### [Material for this exercise]
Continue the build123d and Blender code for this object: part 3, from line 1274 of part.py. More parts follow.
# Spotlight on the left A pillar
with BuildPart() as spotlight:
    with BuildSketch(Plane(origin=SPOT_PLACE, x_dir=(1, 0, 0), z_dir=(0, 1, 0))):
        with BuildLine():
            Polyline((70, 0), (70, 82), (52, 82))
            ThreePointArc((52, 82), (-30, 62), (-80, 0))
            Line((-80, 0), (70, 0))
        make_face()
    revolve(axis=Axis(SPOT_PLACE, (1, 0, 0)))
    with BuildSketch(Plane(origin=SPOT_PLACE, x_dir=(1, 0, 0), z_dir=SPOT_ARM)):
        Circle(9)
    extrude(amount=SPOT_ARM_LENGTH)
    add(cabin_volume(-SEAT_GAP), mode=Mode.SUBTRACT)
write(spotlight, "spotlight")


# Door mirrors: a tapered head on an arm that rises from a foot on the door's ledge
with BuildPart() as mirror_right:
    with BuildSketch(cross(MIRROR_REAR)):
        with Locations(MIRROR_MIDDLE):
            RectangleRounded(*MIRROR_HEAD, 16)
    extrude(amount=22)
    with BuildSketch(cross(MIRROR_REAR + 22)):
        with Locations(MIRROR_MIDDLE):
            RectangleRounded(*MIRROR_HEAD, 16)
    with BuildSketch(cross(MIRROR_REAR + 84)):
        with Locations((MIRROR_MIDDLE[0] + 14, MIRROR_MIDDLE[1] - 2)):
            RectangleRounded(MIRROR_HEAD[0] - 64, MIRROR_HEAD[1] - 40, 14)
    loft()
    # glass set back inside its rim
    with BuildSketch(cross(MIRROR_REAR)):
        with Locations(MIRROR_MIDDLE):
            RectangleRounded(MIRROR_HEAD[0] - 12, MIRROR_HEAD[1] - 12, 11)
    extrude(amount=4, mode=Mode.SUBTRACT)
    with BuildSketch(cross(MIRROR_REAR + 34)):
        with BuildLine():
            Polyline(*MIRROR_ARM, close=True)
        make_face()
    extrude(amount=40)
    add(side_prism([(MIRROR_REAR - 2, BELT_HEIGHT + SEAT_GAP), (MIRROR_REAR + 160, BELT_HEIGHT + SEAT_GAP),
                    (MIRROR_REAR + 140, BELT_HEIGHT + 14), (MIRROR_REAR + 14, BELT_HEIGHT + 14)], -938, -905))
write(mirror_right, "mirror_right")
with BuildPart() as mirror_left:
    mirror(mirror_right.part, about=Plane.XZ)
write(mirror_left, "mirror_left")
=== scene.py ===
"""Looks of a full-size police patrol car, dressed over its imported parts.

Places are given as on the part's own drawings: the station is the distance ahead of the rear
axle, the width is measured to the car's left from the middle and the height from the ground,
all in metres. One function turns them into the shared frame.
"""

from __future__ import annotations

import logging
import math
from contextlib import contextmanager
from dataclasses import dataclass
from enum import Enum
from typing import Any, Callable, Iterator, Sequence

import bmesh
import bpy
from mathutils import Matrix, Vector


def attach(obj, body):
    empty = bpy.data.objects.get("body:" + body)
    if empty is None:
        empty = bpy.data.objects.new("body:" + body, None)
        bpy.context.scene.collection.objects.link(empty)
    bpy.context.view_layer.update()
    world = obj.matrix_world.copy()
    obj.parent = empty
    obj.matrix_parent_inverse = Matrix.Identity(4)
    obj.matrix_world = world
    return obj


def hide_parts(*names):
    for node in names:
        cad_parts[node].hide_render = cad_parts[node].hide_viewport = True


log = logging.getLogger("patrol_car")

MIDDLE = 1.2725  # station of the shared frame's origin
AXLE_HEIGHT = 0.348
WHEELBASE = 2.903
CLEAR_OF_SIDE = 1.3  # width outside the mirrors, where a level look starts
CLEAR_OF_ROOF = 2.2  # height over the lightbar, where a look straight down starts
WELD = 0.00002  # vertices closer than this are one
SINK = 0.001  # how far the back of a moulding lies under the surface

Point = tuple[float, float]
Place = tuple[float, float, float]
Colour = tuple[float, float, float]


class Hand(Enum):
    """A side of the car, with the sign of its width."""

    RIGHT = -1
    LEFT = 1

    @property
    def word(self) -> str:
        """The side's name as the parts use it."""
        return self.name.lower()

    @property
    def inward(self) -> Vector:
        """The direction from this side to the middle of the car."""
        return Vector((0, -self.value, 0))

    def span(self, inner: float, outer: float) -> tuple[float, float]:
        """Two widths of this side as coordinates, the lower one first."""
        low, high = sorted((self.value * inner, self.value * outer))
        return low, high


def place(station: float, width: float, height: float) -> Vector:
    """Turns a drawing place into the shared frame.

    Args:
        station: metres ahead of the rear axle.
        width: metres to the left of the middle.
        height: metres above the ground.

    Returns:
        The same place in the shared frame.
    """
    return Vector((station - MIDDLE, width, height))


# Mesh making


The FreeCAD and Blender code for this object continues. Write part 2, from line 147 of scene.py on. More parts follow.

### [Goal of the exercise]
Write out all the data again, exactly as it appears.

### [Answer to this problem]
Continue the build123d and Blender code for this object: part 3, from line 1274 of part.py. More parts follow.
# Spotlight on the left A pillar
with BuildPart() as spotlight:
    with BuildSketch(Plane(origin=SPOT_PLACE, x_dir=(1, 0, 0), z_dir=(0, 1, 0))):
        with BuildLine():
            Polyline((70, 0), (70, 82), (52, 82))
            ThreePointArc((52, 82), (-30, 62), (-80, 0))
            Line((-80, 0), (70, 0))
        make_face()
    revolve(axis=Axis(SPOT_PLACE, (1, 0, 0)))
    with BuildSketch(Plane(origin=SPOT_PLACE, x_dir=(1, 0, 0), z_dir=SPOT_ARM)):
        Circle(9)
    extrude(amount=SPOT_ARM_LENGTH)
    add(cabin_volume(-SEAT_GAP), mode=Mode.SUBTRACT)
write(spotlight, "spotlight")


# Door mirrors: a tapered head on an arm that rises from a foot on the door's ledge
with BuildPart() as mirror_right:
    with BuildSketch(cross(MIRROR_REAR)):
        with Locations(MIRROR_MIDDLE):
            RectangleRounded(*MIRROR_HEAD, 16)
    extrude(amount=22)
    with BuildSketch(cross(MIRROR_REAR + 22)):
        with Locations(MIRROR_MIDDLE):
            RectangleRounded(*MIRROR_HEAD, 16)
    with BuildSketch(cross(MIRROR_REAR + 84)):
        with Locations((MIRROR_MIDDLE[0] + 14, MIRROR_MIDDLE[1] - 2)):
            RectangleRounded(MIRROR_HEAD[0] - 64, MIRROR_HEAD[1] - 40, 14)
    loft()
    # glass set back inside its rim
    with BuildSketch(cross(MIRROR_REAR)):
        with Locations(MIRROR_MIDDLE):
            RectangleRounded(MIRROR_HEAD[0] - 12, MIRROR_HEAD[1] - 12, 11)
    extrude(amount=4, mode=Mode.SUBTRACT)
    with BuildSketch(cross(MIRROR_REAR + 34)):
        with BuildLine():
            Polyline(*MIRROR_ARM, close=True)
        make_face()
    extrude(amount=40)
    add(side_prism([(MIRROR_REAR - 2, BELT_HEIGHT + SEAT_GAP), (MIRROR_REAR + 160, BELT_HEIGHT + SEAT_GAP),
                    (MIRROR_REAR + 140, BELT_HEIGHT + 14), (MIRROR_REAR + 14, BELT_HEIGHT + 14)], -938, -905))
write(mirror_right, "mirror_right")
with BuildPart() as mirror_left:
    mirror(mirror_right.part, about=Plane.XZ)
write(mirror_left, "mirror_left")
=== scene.py ===
"""Looks of a full-size police patrol car, dressed over its imported parts.

Places are given as on the part's own drawings: the station is the distance ahead of the rear
axle, the width is measured to the car's left from the middle and the height from the ground,
all in metres. One function turns them into the shared frame.
"""

from __future__ import annotations

import logging
import math
from contextlib import contextmanager
from dataclasses import dataclass
from enum import Enum
from typing import Any, Callable, Iterator, Sequence

import bmesh
import bpy
from mathutils import Matrix, Vector


def attach(obj, body):
    empty = bpy.data.objects.get("body:" + body)
    if empty is None:
        empty = bpy.data.objects.new("body:" + body, None)
        bpy.context.scene.collection.objects.link(empty)
    bpy.context.view_layer.update()
    world = obj.matrix_world.copy()
    obj.parent = empty
    obj.matrix_parent_inverse = Matrix.Identity(4)
    obj.matrix_world = world
    return obj


def hide_parts(*names):
    for node in names:
        cad_parts[node].hide_render = cad_parts[node].hide_viewport = True


log = logging.getLogger("patrol_car")

MIDDLE = 1.2725  # station of the shared frame's origin
AXLE_HEIGHT = 0.348
WHEELBASE = 2.903
CLEAR_OF_SIDE = 1.3  # width outside the mirrors, where a level look starts
CLEAR_OF_ROOF = 2.2  # height over the lightbar, where a look straight down starts
WELD = 0.00002  # vertices closer than this are one
SINK = 0.001  # how far the back of a moulding lies under the surface

Point = tuple[float, float]
Place = tuple[float, float, float]
Colour = tuple[float, float, float]


class Hand(Enum):
    """A side of the car, with the sign of its width."""

    RIGHT = -1
    LEFT = 1

    @property
    def word(self) -> str:
        """The side's name as the parts use it."""
        return self.name.lower()

    @property
    def inward(self) -> Vector:
        """The direction from this side to the middle of the car."""
        return Vector((0, -self.value, 0))

    def span(self, inner: float, outer: float) -> tuple[float, float]:
        """Two widths of this side as coordinates, the lower one first."""
        low, high = sorted((self.value * inner, self.value * outer))
        return low, high


def place(station: float, width: float, height: float) -> Vector:
    """Turns a drawing place into the shared frame.

    Args:
        station: metres ahead of the rear axle.
        width: metres to the left of the middle.
        height: metres above the ground.

    Returns:
        The same place in the shared frame.
    """
    return Vector((station - MIDDLE, width, height))


# Mesh making


The FreeCAD and Blender code for this object continues. Write part 2, from line 147 of scene.py on. More parts follow.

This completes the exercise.